OUTstanding Virginians 2011

Mark Lowham

Transplant

Beneath the scrubbed exterior of this real estate executive there beats the heart of a cowboy. Mark, a fifth generation son of the Wyoming range, was destined to be a rancher, but college and business school at Stanford turned him around, and he ended up taking a job in Washington, DC in 1989.

The job was exciting. Having previously developed Wyoming resort properties in partnership with DC-area investor Gerald Halprin, Mark was tapped to join Halprin’s WEST*GROUP, the largest landowner in Tyson’s Corner, as a senior executive at the age of 24.

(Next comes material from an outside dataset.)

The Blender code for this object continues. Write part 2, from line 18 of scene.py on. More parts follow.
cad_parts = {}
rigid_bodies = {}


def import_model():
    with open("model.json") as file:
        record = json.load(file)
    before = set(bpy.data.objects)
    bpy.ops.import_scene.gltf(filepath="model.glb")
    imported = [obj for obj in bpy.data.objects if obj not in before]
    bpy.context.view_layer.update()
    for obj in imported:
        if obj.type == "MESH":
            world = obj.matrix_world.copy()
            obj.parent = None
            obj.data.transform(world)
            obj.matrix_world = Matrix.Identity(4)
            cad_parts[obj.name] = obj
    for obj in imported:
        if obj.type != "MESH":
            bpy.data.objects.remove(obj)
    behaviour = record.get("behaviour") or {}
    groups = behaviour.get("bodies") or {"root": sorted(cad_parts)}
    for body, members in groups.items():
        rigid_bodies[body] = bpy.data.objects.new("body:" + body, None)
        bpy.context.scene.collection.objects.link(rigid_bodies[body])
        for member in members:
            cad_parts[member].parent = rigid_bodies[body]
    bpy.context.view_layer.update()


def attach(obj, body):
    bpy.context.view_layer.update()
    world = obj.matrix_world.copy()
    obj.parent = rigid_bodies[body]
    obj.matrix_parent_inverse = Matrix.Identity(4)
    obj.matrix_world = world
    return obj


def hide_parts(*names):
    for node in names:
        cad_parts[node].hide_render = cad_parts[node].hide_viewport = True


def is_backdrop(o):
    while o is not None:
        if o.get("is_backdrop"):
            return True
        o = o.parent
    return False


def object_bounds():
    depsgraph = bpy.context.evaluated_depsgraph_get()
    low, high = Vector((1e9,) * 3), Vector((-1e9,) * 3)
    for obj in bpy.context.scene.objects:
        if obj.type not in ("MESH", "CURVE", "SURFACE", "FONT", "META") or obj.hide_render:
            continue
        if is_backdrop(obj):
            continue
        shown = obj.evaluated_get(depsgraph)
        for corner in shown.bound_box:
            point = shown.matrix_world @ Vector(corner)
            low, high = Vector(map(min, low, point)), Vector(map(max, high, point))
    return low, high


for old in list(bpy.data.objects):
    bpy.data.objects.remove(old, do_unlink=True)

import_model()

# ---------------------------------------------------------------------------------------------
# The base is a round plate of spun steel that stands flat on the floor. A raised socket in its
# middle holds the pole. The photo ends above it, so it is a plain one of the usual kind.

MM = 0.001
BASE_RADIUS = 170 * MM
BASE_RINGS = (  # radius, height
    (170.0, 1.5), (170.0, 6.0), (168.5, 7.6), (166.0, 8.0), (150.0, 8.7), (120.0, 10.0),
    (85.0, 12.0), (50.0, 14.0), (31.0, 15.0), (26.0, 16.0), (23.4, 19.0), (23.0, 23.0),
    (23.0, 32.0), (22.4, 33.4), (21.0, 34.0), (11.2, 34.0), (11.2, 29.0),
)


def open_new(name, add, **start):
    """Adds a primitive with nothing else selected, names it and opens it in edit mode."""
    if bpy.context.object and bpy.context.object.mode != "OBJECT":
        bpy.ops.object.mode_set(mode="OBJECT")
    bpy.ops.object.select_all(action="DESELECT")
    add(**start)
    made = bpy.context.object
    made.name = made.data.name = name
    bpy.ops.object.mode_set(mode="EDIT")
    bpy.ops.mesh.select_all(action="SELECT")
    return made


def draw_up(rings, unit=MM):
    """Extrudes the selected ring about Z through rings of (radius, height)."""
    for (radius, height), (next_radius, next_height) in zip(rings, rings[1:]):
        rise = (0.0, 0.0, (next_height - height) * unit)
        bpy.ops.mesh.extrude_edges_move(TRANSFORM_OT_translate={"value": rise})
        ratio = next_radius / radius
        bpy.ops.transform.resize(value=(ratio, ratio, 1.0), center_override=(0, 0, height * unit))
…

By the late eighties, Northern Virginia was one of the fastest growing and most lucrative real estate markets in the country. Mark soon found that living in Georgetown and developing the DC suburbs was “a lot more interesting than Jackson Hole.”

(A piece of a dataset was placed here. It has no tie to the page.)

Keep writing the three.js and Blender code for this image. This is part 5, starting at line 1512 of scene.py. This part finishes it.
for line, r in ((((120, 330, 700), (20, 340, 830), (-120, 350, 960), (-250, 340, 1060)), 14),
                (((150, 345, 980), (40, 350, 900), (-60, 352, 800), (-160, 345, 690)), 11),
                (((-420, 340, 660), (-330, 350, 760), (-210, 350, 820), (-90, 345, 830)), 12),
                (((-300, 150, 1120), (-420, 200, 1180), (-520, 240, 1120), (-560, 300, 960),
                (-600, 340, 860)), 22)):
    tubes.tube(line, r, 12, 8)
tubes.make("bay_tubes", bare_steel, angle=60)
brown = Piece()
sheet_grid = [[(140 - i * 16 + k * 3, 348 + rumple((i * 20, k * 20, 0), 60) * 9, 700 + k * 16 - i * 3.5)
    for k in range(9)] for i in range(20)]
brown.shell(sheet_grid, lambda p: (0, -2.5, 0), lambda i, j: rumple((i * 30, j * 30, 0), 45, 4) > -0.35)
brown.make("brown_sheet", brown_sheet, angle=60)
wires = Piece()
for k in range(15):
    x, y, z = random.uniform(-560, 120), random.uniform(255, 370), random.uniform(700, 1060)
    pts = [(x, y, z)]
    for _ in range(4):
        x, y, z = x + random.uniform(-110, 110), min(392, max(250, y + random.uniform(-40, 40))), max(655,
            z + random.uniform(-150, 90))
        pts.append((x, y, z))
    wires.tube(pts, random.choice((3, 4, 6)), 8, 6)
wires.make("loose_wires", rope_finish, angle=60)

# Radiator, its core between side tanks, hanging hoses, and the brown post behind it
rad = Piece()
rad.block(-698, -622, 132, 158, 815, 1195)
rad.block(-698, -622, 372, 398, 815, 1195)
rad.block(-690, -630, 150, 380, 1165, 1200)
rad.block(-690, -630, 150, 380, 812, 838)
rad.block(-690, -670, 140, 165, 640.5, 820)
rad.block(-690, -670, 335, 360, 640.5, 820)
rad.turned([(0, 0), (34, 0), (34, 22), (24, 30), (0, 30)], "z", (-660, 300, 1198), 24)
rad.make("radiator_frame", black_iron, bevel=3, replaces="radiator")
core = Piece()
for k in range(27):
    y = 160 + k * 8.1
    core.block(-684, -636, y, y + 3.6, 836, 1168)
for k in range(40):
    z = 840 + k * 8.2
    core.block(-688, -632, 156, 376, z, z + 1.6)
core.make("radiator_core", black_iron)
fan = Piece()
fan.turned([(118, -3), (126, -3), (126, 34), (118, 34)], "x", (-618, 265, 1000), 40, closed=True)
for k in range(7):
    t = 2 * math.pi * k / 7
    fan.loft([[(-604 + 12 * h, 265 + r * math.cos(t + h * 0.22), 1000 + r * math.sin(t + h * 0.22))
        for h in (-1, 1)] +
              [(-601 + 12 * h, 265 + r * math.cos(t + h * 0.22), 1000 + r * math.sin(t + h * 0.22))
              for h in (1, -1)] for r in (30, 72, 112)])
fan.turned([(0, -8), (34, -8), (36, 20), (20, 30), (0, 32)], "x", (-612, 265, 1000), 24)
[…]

At WEST*GROUP, Mark created many successful new ventures, including the world’s largest air cargo facilities management company and an office solutions firm. Under Mark’s leadership, WEST*GROUP was sold last summer to a Credit Suisse subsidiary for nearly half a billion dollars.

After the sale, Mark took his 22 years of DC-area real estate experience to TRR/Sotheby’s International Realty, where he is now a managing partner. His focus is on strategic planning and business development aimed at making the firm the leading luxury real estate business in the Mid-Atlantic. Besides looking forward to the challenges and rewards of his new job, Mark was pleased to learn that three of the firm’s five partners are gay. “I didn’t know how good it would feel to be in the majority,” he says.

One of Northern Virginia’s major philanthropists, Mark is currently a member of the Board of Visitors of George Mason University and a commissioner of the Fairfax County Economic Development Authority, and he is one of three private sector members of the Council of Governments Committee on Energy and the Environment. He also serves as Chairman of INOVA’s Life with Cancer Program, is a member of the Executive Committee of CharityWorks, and sits on the boards of the Medical Care for Partnership Foundation and the McLean Community Foundation.

Mark ensures that these organizations recognize and embrace his partner, Dr. Joseph Ruzzo, a dentist, with whom he raises their son and daughter. The twins were born in California, where Mark and Joe could register as domestic partners, allowing both to claim certain parentage rights. “On the birth certificate, we simply crossed out ‘father’ and ‘mother’ and substituted ‘Parent 1’ and ‘Parent 2’ next to our names,” Mark explains. “We couldn’t do that in Virginia,” he notes.

During the debate in 2006 over the so-called Marriage Amendment, Mark and Joe were contributors to the Commonwealth Coalition (which included Equality Virginia). They hosted a gathering at their McLean home to which Mark Warner, then Virginia’s governor, came. “We’ll always respond to extraordinary initiatives like that,” says Mark.